Prior to the 2016 election season, Donald Trump famously tweeted that climate change is a hoax created by the Chinese to gain economic advantage over the US. During the campaign, he promised to undo many of former President Obama’s initiatives like EPA’s Clean Power Plan rule and that he would withdraw the US from the United Nations COP21 Paris Agreement, in which 177 countries pledged to act on climate change. And most recently, the President has nominated a series of cabinet appointees with deep connections to the oil and gas industry, while questioning whether the science of climate change is settled.
These actions have led to concerns among some that the Trump Administration will rollback progress surrounding climate change policy, with articles reporting that scientists are frantically racing to archive climate data in fear that it will be lost under the administration’s new policies. However, recent trends suggest that while federal action is an important driver of climate policy, the business leaders, as well as local, state, and international governments are poised to fill any gaps and continue forward momentum in the absence of robust federal policy.
For businesses and investors, climate change represents long-term uncertainty, which creates risk. Just one week after the election, a group of 360 business leaders met during the UN conference in Marrakech and sent an open letter to President Trump urging him to “continue US participation in the Paris agreement”. This group included Starbucks, General Mills, DuPont, and Nike.

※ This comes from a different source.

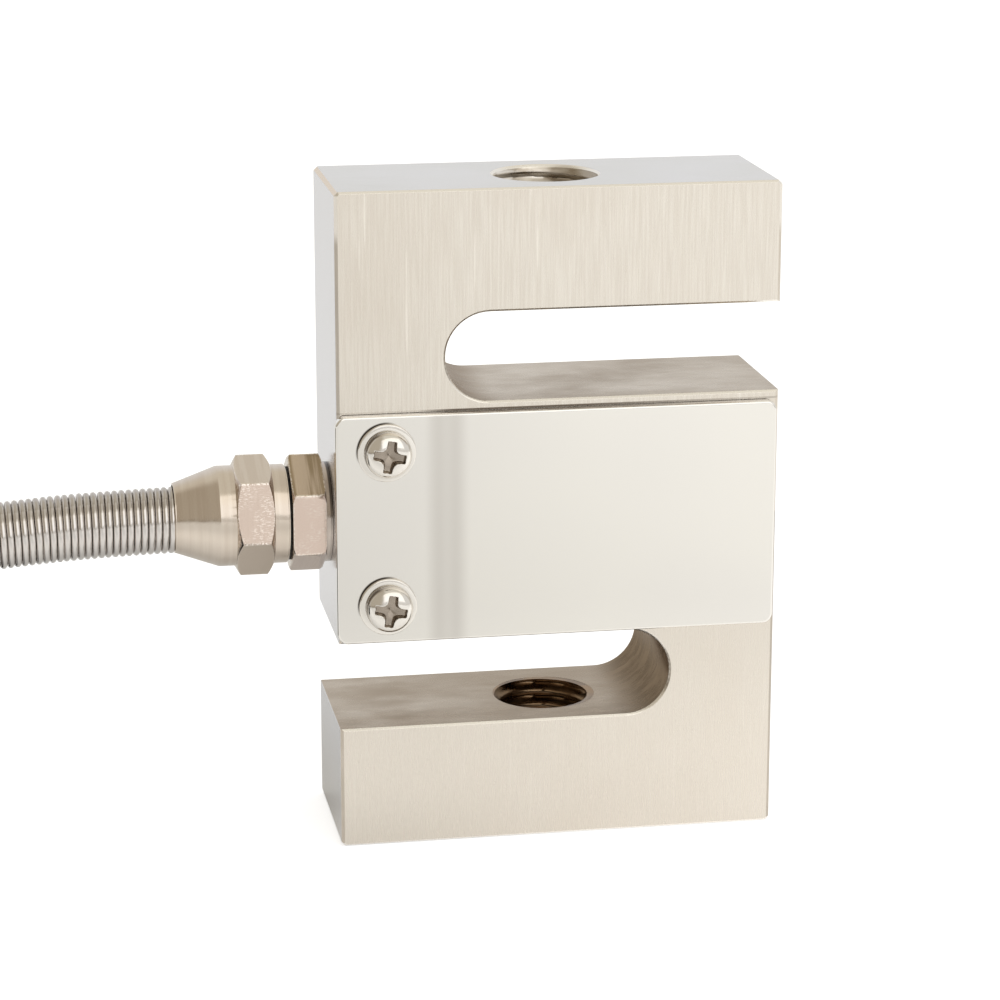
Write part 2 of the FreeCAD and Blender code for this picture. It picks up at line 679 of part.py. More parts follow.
hexagonal(nut, "NutHex", NUT_COLLAR_START, "nut_hex_length", "nut_hex", "nut_turn",
          f"( {NUT_BORE} + {SKIRT} ) / 2",
          [(NUT_HEX_START, "-", "hex_chamfer_inset"), (NUT_COLLAR_START, "+", "hex_chamfer_inset")])

ring("gland_o_ring", (SEAL_START, "0", "gland_height"), TO_LEFT,
     "seal_diameter / 2", NUT_BORE, "seal_thickness")
ring("gland_grommet", (f"{SPIGOT_END} + grommet_length", "0", "gland_height"), TO_LEFT,
     f"{COUNTERBORE} - grommet_clearance", "cable_diameter / 2 + grommet_clearance", "grommet_length")
ring("gland_thrust_washer", (SPIGOT_END, "0", "gland_height"), TO_LEFT,
     f"{NUT_BORE} - thrust_washer_clearance", CABLE_HOLE, "thrust_washer_thickness")


# ---- gauges and bridge board ----------------------------------------------------------------

WINDOW_FLOOR = f"( {WINDOW_HEIGHT} - pocket_height / 2 )"
WINDOW_CEILING = f"( {WINDOW_HEIGHT} + pocket_height / 2 )"
NECK_FLOOR = f"( {WINDOW_HEIGHT} - neck_height / 2 )"
gauge_places = [
    (f"0 - {POCKET_CENTRE}", f"{WINDOW_CEILING} - gauge_thickness"),
    (POCKET_CENTRE, f"{WINDOW_CEILING} - gauge_thickness"),
    (f"0 - {POCKET_CENTRE}", WINDOW_FLOOR),
    (POCKET_CENTRE, WINDOW_FLOOR),
]
for index, (x_text, z_text) in enumerate(gauge_places, start=1):
    primitive("Box", f"strain_gauge_{index}",
              (f"{x_text} - {GAUGE_LENGTH} / 2", "0 - gauge_width / 2", z_text), NO_TURN,
              {"Length": GAUGE_LENGTH, "Width": "gauge_width", "Height": "gauge_thickness"})
primitive("Box", "bridge_board",
          ("0 - board_length / 2", "0 - board_width / 2", NECK_FLOOR), NO_TURN,
          {"Length": "board_length", "Width": "board_width", "Height": "board_thickness"})


# ---- wires and cable ------------------------------------------------------------------------

def rounded_path(points):
    """Straight runs joined by arcs as large as the runs allow, and the arcs' radii."""
    edges = []
    radii = []
    start = points[0]
    for before, corner, after in zip(points, points[1:], points[2:]):
        arriving = (corner - before).normalize()
        leaving = (after - corner).normalize()
        half_turn = arriving.getAngle(leaving) / 2
        reach = 0.45 * min((corner - before).Length, (after - corner).Length)
        radius = reach / math.tan(half_turn)
        inward = (leaving - arriving).normalize()
        first = corner - arriving * reach
        last = corner + leaving * reach
        middle = corner + inward * (radius / math.cos(half_turn) - radius)
        edges.append(Part.LineSegment(start, first).toShape())
        edges.append(Part.Arc(first, middle, last).toShape())
        radii.append(radius)
        start = last
    edges.append(Part.LineSegment(start, points[-1]).toShape())
    return edges, radii


def stretch(edges, begin, end):
    """The part of a path between two distances along it."""
    kept = []
    done = 0.0
    for edge in edges:
        first = max(begin - done, 0.0)
        last = min(end - done, edge.Length)
        if last - first > 1e-6:
            limits = (edge.getParameterByLength(first), edge.getParameterByLength(last))
            kept.append(edge.Curve.toShape(*limits))
        done += edge.Length
    return kept


def tube(edges, radius):
    """A round bar along a path."""
    start = edges[0].valueAt(edges[0].FirstParameter)
    way = edges[0].tangentAt(edges[0].FirstParameter)
    section = Part.Wire([Part.Circle(start, way, radius).toShape()])
    bar = Part.Wire(edges).makePipeShell([section], True, False)
    length = sum(edge.Length for edge in edges)
    if abs(bar.Volume / (math.pi * radius * radius * length) - 1) > 0.002:
        raise RuntimeError("a swept bar has the wrong volume")
    return bar


def free_shape(name, shape):
    feature = doc.addObject("Part::Feature", name)
    feature.Label = name
    feature.Shape = shape
    return feature


cable_radius = number("cable_diameter") / 2
gland_height = number("gland_height")
route = [
    Vector(number(f"{LEFT_FACE} + sheath_entry"), 0, gland_height),
    Vector(number(NUT_TIP) - 4.85, 0, gland_height),
    Vector(number(NUT_TIP) - 24.85, 0, gland_height - 1.43),
    Vector(-112.9, -3.3, 33.3),
    Vector(-129.5, 3.1, 32.2),
    Vector(-140.1, 17.5, 31.2),
    Vector(-142.0, 35.5, 30.4),
    Vector(-133.7, 51.8, 29.6),
    Vector(-117.9, 61.7, 28.6),
    Vector(-99.4, 62.4, 26.2),
    Vector(-83.6, 53.1, 23.6),
    Vector(-75.1, 36.1, 22.6),
]
cable_edges, cable_radii = rounded_path(route)
loose_length = number("loose_cable_length")
print("cable radii", [round(radius, 1) for radius in cable_radii])
print("length up to the coil", round(loose_length, 1))
loose_edges = stretch(cable_edges, 0.0, loose_length)
free_shape("cable", tube(loose_edges, cable_radius))

spring_begin = route[0].x - number(f"{SPRING_START} - spring_end_gap")
spring_edges = stretch(cable_edges, spring_begin, spring_begin + number("spring_length"))
spring_hull = tube(spring_edges, number(SPRING_OUTSIDE))
free_shape("spring_guard", spring_hull.cut(tube(spring_edges, number(SPRING_INSIDE))))

# The rest of the cable is wound into a flat ring: one solid of its outer shape, with the
# stretch that climbs on to it and the end that leaves it at the bottom.
centre = Vector(number("coil_x"), number("coil_y"), 0)
mean = number("coil_mean_radius")
thick = number("cable_diameter")
low = number("tie_thickness")
inner = mean - number("coil_columns") * cable_radius
outer = mean + number("coil_columns") * cable_radius
high = low + number("coil_layers") * thick


def bundle_outline(margin, corner):
    """The section of the coil in the plane through its axis, grown by a margin."""
    left = centre.x + inner - margin
    right = centre.x + outer + margin
    bottom = low - margin
    top = high + margin
    slant = corner * (1 - math.sqrt(0.5))
    y = centre.y
    edges = []
    for arc, line_end in (
        (((right - corner, bottom), (right - slant, bottom + slant), (right, bottom + corner)),
         (right, top - corner)),
        (((right, top - corner), (right - slant, top - slant), (right - corner, top)),
         (left + corner, top)),
        (((left + corner, top), (left + slant, top - slant), (left, top - corner)),
         (left, bottom + corner)),
        (((left, bottom + corner), (left + slant, bottom + slant), (left + corner, bottom)),
         (right - corner, bottom)),
    ):
        first, middle, last = (Vector(x, y, z) for x, z in arc)
        edges.append(Part.Arc(first, middle, last).toShape())
        edges.append(Part.LineSegment(last, Vector(line_end[0], y, line_end[1])).toShape())
    return Part.Wire(edges)


coil = Part.Face(bundle_outline(0.0, cable_radius)).revolve(centre, Vector(0, 0, 1), 360)
climb = stretch(cable_edges, loose_length, sum(edge.Length for edge in cable_edges))
tail_length = number("coil_tail")
leaving = centre + Vector(0.05 + cable_radius - outer, 0.15 * outer, low + cable_radius + 0.05)
tail, tail_radii = rounded_path([
    leaving + Vector(3.0, -0.45 * outer, 2.0),
    leaving,
    leaving + Vector(0.8, tail_length, -0.05),
])
print("radii of the cable's end", [round(radius, 1) for radius in tail_radii])
coil = coil.fuse([tube(climb, cable_radius), tube(tail, cable_radius)]).removeSplitter()
free_shape("cable_coil", coil.Solids[0])

tie_thickness = number("tie_thickness")
tie_outside = Part.Face(bundle_outline(tie_thickness, cable_radius + tie_thickness))
tie_face = tie_outside.cut(Part.Face(bundle_outline(0.0, cable_radius)))
tie_sweep = math.degrees(number("tie_width") / outer)
ties = []
for name in ("tie_angle_one", "tie_angle_two"):
    tie = tie_face.revolve(centre, Vector(0, 0, 1), tie_sweep)
    tie.rotate(centre, Vector(0, 0, 1), number(name) - tie_sweep / 2)
    ties.append(tie)
free_shape("coil_ties", Part.makeCompound(ties))

# Four conductors at each end of the cable.
COLOURS = ("red", "black", "green", "white")
core_radius = number("core_diameter") / 2
half_pitch = number("core_pitch") / 2
quadrants = ((-1, -1), (-1, 1), (1, 1), (1, -1))
board_top = number(f"{NECK_FLOOR} + board_thickness")
board_end = -number("board_length / 2")
for index, (colour, (side, lift)) in enumerate(zip(COLOURS, quadrants)):
    landing = (index - 1.5) * number("board_core_pitch")
    rest = board_top + core_radius
    start = route[0] + Vector(0, side * half_pitch, lift * half_pitch)
    points = [
        start,
        start + Vector(3.2, 0, 0),
        Vector(board_end - 3.4, landing, rest + 0.4),
        Vector(board_end + 1.2, landing, rest),
    ]
    free_shape(f"inner_core_{colour}", tube(rounded_path(points)[0], core_radius))

tip = tail[-1].valueAt(tail[-1].LastParameter)
way = tail[-1].tangentAt(tail[-1].LastParameter)
across = way.cross(Vector(0, 0, 1)).normalize()
lifted = across.cross(way)
end_length = number("core_end_length")
spread = number("core_end_spread")
for index, (colour, (side, lift)) in enumerate(zip(COLOURS, quadrants)):
    start = tip + across * (side * half_pitch) + lifted * (lift * half_pitch)
    out = (-1.5, -0.5, 0.5, 1.5)[index] * spread
    points = [
        start,
        start + way * (0.3 * end_length),
        tip + way * (0.7 * end_length) + across * (out * 0.7) + lifted * (lift * 0.9),
        tip + way * end_length + across * out + lifted * (lift * 1.3 - 0.3),
    ]
    free_shape(f"end_core_{colour}", tube(rounded_path(points)[0], core_radius))

# Two fine leads run from the board to each gauge.
lead_radius = number("lead_diameter") / 2
leads = []
for x_side in (-1, 1):
    for z_side in (-1, 1):
        for lead in (0, 1):
            foot = number("board_width / 2") - 0.4 - lead * number("lead_pitch")
            foot -= 2.2 * number("lead_pitch") * (z_side > 0)
            y_foot = foot * x_side
            near_end = number(f"{POCKET_CENTRE} - {GAUGE_LENGTH} / 2") + 0.5
            y_gauge = (0.4 + (1 - lead) * number("lead_pitch")) * x_side
            level = number(WINDOW_CEILING if z_side > 0 else WINDOW_FLOOR)
            level -= z_side * (number("gauge_thickness") + lead_radius)
            points = [
                Vector(x_side * (number("board_length / 2") - 0.8), y_foot, board_top + lead_radius),
                Vector(x_side * (number(POCKET_NEAR) + 1.0), y_foot, board_top + lead_radius + 0.05),
                Vector(x_side * (near_end + 0.6), y_gauge, level),
            ]
            leads.append(tube(rounded_path(points)[0], lead_radius))
free_shape("gauge_leads", Part.makeCompound(leads))


# ---- check and write ------------------------------------------------------------------------

doc.recompute()
NODES = [
    "s_beam_body", "front_cover_plate", "back_cover_plate", "front_cover_gasket",
    "back_cover_gasket", "cover_screws", "cover_washers", "strain_gauge_1", "strain_gauge_2",
    "strain_gauge_3", "strain_gauge_4", "bridge_board", "gauge_leads", "inner_core_red",
    "inner_core_black", "inner_core_green", "inner_core_white", "gland_body", "gland_nut",
    "gland_o_ring", "gland_grommet", "gland_thrust_washer", "cable", "spring_guard",
    "cable_coil", "coil_ties", "end_core_red", "end_core_black", "end_core_green",
    "end_core_white",
]
for item in doc.Objects:
    if "Invalid" in item.State or "Error" in item.State:
        raise RuntimeError(f"{item.Name} failed: {item.State}")
    if item.isDerivedFrom("PartDesign::Pocket") or item.isDerivedFrom("PartDesign::Groove"):
        if item.Shape.Volume > item.BaseFeature.Shape.Volume - 1e-3:
            raise RuntimeError(f"{item.Name} cuts nothing")
    if item.isDerivedFrom("PartDesign::Pad") or item.isDerivedFrom("PartDesign::Revolution"):
        if item.BaseFeature and item.Shape.Volume < item.BaseFeature.Shape.Volume + 1e-3:
            raise RuntimeError(f"{item.Name} adds nothing")

os.makedirs("parts", exist_ok=True)
for name in NODES:
    item = doc.getObject(name)
    shape = item.Shape
    if shape.isNull() or not shape.isValid():
        raise RuntimeError(f"{name} has no valid shape")
    shape.exportStep(f"parts/{name}.step")
    print(f"{name:22s} {len(shape.Solids)} solids {len(shape.Faces):4d} faces {shape.Volume:10.2f} mm3")
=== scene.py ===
"""S type load cell: a nickel plated steel S beam with polished covers and a sprung cable gland.

Metres, +Z up, the block stands on Z = 0; the cable leaves towards -X, the front is -Y.
"""
import math

import bpy
from mathutils import Matrix, Vector


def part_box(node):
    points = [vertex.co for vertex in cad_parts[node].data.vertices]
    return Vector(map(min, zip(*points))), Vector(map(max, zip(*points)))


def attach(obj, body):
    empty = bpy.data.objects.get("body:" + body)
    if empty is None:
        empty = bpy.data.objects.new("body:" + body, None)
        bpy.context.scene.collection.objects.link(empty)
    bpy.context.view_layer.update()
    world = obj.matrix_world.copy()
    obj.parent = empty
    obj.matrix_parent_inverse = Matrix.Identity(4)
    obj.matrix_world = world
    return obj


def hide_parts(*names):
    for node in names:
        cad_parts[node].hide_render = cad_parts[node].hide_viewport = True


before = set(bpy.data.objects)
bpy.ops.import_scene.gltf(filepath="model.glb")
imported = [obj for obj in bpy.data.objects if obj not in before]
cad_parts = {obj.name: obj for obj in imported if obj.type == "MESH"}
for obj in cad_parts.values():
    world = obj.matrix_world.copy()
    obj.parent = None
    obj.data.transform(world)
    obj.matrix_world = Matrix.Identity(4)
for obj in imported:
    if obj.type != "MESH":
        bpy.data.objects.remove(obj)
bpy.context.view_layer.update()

MM = 0.001


# ---- camera ---------------------------------------------------------------------------------

CAMERA_PLACE = Vector((-0.0683, -0.3582, 0.1344))
CAMERA_FORWARD = Vector((0.1677, 0.9519, -0.2562))
CAMERA_UP = Vector((0.0441, 0.2524, 0.9666))
CAMERA_LENS = 116.48
CAMERA_SENSOR = 36.0


def make_camera():
    """The photograph's camera, fitted to the block's corners and its two holes."""
    data = bpy.data.cameras.new("camera")
    data.lens = CAMERA_LENS
    data.sensor_width = CAMERA_SENSOR
    data.clip_start = 0.01
    data.clip_end = 100.0
    camera = bpy.data.objects.new("camera", data)
    bpy.context.collection.objects.link(camera)
    back = -CAMERA_FORWARD.normalized()
    right = CAMERA_UP.cross(back).normalized()
    up = back.cross(right)
    turn = Matrix((right, up, back)).transposed()
    camera.matrix_world = Matrix.Translation(CAMERA_PLACE) @ turn.to_4x4()
    bpy.context.scene.camera = camera


make_camera()


# ---- node helpers ---------------------------------------------------------------------------

SOCKETS = {
    "color": "Base Color", "metallic": "Metallic", "roughness": "Roughness", "normal": "Normal",
    "specular": "Specular IOR Level", "edge_tint": "Specular Tint",
}
# A Mix node keeps its sockets for every data type; these are the ones for colours.
MIX_FACTOR, MIX_FIRST, MIX_SECOND, MIX_RESULT = 0, 6, 7, 2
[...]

The RE100 group is a global initiative of businesses committed to 100% renewable electricity. This group includes 22 Fortune 100 companies and is led by such common household names as IKEA, Apple, Coca-Cola Enterprises, GM, Google, Bank of America, and Wal-Mart. Google recently announced it is on target to achieve 100% renewable electricity in 2017.
On December 12, Bill Gates announced Breakthrough Energy, a partnership of wealthy business leaders including Jeff Bezos, Richard Branson, and Jack Ma with the goal of $1 billion of investment in clean energy advancements. Gates had previously pledged to personally commit $2 billion. The business community appears poised to continue investment in clean energy and act as a driver towards a low-carbon economy.
President Trump campaigned primarily as a business leader who could bring an outside perspective to Washington, rather than a traditional politician. He also has suggested a willingness to listen to advisors and consider new ideas. In this role, he may be amenable to hearing the climate change concerns of other business leaders, particularly if they can express the problem in economic value terms.
State governments have also reinforced their commitment to pursuing action on climate change. California, which has long been a leader in climate policy, currently has a cap-and-trade policy and recently signed additional legislation to increase renewable energy and electric vehicles and improve energy efficiency. The policies are propelling California to reaching the goal of educing its greenhouse gas emissions to 40% below 1990 levels by 2030.
California Governor Jerry Brown recently said of the implications for his state, “We’ve got the scientists, we’ve got the lawyers, and we’re ready to fight.” California’s willingness to lead on climate policy is especially striking when you realize that the state represents the world’s sixth largest economy in terms of GDP.
Nine northeastern states have joined together to form the Regional Greenhouse Gas Initiative , a cap-and-trade program called the “first mandatory market-based program in the United States to reduce greenhouse gas emissions”. Twenty-nine states currently employ Renewable Portfolio Standards, which require that a certain percentage of electricity is generated from renewable energy sources like wind, solar, or biomass. Meanwhile, Hawaii has a law mandating 100% renewable energy in the state by 2045. As we can see, individual states still have significant power to shape climate action in America, meaning that a reduction of federal climate action by President Trump may have negligible impacts in certain regions.
Finally, President Trump indicated during the campaign that he would “cancel” the UN Paris Agreement. Ignoring the fact that he would not have the authority to cancel the agreement, all countries’ emissions reduction targets are voluntary, so it would be quite easy for the President to simply refuse to support US action. However, there has been little indication that a US withdrawal would dampen broader participation in the agreement. Given that the US is the largest emitter of CO2 in the world, a refusal to participate would certainly have an impact, but the international community appears prepared to move forward regardless.
In particular, China and India view retreat by the United States as a competitive advantage and an opportunity for those countries to become the global leaders shaping climate policy. Some countries have even floated the possibility of a “carbon tariff” on US goods, although there is some question as to the willingness of countries to enact such a policy, as it could lead to retaliation. The UN Climate Change Conference in Marrakech, Morocco was held just after the American election in early November and parties reinforced their commitment to move forward, with 111 countries formally ratifying the Paris Agreement. If President Trump pulls the US back from international cooperation on climate policy, look for other countries to take on leadership rolls.
Under the Obama Administration, energy policy and climate policy were intimately intertwined. Former President Obama’s support for the Paris Agreement and EPA’s Clean Power Plan had a direct impact on electric utilities future state planning. The promises made by President Trump during the campaign suggest that climate policy may become uncoupled from federal energy policy. While the federal government in the United States pursues energy policies supporting fossil fuels, business leaders, state and local governments, and the international community will continue to support initiatives aimed at combating climate change. It remains to be seen what impacts this divergence will have on the broader energy and utilities industry.